= Zvane Črnja Award =

Croatian literary award

The Zvane Črnja Award is a Croatian literary award given for the best Croatian book of essays. It is awarded once a year in memory of the Croatian writer, culturologist and publicist Zvane Črnja. The award consists of a plaque and a monetary amount and was established in 2007 as part of the Pulski dani eseja (Pula Days of Essays event).

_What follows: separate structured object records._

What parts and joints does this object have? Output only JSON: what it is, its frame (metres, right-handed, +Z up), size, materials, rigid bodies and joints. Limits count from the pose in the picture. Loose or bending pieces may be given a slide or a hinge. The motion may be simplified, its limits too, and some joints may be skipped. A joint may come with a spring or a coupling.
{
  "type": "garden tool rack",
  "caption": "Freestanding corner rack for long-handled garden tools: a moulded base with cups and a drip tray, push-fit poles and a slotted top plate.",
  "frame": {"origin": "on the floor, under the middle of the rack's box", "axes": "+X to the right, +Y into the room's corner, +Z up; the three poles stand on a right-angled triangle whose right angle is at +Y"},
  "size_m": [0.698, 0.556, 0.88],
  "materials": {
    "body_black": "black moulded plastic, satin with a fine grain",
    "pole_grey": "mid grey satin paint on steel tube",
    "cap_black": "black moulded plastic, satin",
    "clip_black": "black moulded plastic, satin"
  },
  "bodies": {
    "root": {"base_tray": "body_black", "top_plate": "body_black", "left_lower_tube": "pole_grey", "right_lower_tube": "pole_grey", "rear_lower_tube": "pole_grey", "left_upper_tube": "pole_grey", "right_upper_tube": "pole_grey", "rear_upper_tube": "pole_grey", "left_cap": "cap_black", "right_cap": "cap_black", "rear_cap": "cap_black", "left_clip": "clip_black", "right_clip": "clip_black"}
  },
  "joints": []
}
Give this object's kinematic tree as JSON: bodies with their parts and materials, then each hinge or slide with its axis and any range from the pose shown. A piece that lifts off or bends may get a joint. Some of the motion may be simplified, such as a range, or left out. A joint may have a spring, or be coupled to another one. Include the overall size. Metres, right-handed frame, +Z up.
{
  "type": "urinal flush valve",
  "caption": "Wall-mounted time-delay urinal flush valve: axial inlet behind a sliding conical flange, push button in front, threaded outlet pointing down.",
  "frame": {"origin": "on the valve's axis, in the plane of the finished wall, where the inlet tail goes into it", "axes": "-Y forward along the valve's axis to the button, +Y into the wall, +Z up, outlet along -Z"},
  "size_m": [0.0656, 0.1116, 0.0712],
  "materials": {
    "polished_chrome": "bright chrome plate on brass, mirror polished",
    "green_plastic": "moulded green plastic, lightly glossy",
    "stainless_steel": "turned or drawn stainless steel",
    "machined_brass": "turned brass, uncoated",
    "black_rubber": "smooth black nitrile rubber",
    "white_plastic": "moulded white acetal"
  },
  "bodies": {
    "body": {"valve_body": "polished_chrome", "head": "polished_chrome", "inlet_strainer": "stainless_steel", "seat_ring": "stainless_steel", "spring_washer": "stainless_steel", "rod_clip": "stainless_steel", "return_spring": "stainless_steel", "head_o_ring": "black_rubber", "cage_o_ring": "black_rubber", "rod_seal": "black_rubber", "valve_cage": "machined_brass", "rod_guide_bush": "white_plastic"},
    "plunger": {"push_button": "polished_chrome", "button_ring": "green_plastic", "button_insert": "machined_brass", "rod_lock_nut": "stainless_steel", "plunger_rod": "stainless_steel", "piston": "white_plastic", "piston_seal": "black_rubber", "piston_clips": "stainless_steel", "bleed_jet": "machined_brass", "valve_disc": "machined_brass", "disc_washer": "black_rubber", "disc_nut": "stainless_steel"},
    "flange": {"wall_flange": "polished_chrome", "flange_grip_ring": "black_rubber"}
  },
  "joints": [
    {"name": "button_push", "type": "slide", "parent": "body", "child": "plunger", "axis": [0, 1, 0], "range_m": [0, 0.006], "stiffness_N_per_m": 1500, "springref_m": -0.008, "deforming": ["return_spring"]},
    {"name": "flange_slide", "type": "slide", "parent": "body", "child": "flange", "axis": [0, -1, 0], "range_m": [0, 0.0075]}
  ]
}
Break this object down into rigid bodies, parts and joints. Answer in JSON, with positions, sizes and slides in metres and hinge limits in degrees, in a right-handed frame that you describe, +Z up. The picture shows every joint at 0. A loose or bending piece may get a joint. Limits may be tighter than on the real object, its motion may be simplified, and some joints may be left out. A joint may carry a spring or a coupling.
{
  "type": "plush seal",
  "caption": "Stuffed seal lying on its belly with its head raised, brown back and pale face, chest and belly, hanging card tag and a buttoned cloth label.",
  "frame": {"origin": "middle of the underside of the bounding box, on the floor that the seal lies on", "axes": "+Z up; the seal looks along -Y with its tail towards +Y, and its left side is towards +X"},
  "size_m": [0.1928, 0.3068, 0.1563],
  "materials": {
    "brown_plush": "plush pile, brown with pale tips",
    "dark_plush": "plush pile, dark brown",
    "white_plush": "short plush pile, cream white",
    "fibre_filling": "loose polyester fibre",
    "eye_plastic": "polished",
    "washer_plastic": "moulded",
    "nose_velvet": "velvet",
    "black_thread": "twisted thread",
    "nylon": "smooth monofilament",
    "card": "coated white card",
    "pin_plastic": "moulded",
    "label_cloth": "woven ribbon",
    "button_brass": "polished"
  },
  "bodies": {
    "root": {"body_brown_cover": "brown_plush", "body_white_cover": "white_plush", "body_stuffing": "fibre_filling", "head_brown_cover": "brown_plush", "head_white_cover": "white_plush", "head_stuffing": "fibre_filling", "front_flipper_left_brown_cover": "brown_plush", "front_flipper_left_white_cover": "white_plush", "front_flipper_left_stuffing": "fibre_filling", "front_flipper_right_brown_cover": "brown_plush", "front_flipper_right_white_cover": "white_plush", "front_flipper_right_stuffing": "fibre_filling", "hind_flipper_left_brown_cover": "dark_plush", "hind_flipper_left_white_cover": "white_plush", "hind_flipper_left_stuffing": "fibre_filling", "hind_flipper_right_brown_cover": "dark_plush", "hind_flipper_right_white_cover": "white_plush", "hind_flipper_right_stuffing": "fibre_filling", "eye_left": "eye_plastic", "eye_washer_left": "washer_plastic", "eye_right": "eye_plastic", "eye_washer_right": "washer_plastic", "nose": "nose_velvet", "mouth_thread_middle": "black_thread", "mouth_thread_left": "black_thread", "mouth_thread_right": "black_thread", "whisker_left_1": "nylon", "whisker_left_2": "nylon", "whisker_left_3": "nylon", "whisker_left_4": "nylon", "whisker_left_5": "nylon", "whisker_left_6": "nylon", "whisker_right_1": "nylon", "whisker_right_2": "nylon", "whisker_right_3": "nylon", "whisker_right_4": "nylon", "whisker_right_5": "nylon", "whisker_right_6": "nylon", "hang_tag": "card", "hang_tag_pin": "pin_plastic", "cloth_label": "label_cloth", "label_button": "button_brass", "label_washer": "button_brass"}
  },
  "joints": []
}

The competition is announced and the award bestowed by the Croatian Writers' Association in conjunction with the Istrian branch of the DHK.

==Winners==
Source:
- 2007: Tomislav Žigmanov, for Minimum in maximis - zapisi s ruba o nerubnome.
- 2008: Mirko Tomasović, for Nove slike iz povijesti hrvatske književnosti.

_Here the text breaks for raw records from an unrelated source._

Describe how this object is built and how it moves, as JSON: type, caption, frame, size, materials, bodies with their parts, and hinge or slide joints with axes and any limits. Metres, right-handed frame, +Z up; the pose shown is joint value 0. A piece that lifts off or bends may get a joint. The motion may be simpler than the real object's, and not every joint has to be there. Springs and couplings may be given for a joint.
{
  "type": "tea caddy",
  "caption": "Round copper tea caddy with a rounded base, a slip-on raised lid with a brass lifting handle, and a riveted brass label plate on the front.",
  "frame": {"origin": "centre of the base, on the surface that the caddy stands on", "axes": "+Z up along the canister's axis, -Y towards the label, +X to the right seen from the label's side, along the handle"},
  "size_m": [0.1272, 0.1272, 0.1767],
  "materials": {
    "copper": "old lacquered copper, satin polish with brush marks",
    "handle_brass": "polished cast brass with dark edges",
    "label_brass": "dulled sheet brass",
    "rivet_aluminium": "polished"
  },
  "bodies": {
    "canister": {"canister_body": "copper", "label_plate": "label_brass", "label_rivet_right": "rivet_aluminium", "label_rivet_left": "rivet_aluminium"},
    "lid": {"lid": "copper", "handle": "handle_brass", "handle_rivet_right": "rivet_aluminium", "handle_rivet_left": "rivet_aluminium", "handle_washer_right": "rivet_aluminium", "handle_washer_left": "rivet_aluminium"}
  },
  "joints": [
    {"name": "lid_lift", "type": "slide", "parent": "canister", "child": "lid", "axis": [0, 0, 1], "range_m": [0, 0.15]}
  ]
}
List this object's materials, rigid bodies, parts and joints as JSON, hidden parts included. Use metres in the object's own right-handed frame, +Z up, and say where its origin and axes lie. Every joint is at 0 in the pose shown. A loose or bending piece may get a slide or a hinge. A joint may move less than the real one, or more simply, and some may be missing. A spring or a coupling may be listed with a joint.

- 2009: Roman Karlović, for Melankolija imperija.
- 2010: Dean Duda, for Hrvatski književni bajkomat.
- 2011: Marko Pogačar, for Atlas glasova: Antieseji.
- 2012: Dunja Detoni Dujmić, for Lijepi prostori.
- 2013: Marko Grčić, for Slijepi Argus.
- 2014: Pavao Pavličić, for Narodno veselje.
- 2015: Marina Šur Puhlovski, for Književnost me iznevjerila: (Eseji s margine).
- 2016: Ivica Matičević, for Mjera za priču: Književnokritički ogledi o suvremenoj hrvatskoj prozi.
- 2017: Jelena Lužina, for Marija Crnobori: eseji o fragmentima.
- 2018: Damir Barbarić, for Putokazi.
- 2019: Zlatko Kramarić, for Sat hrvatskog, re:vizija prošlih sjećanja.
- 2020: Leo Rafolt, for Virus in fabula.
- 2021: Božica Jelušić, for Kajogledi, vnebogledi.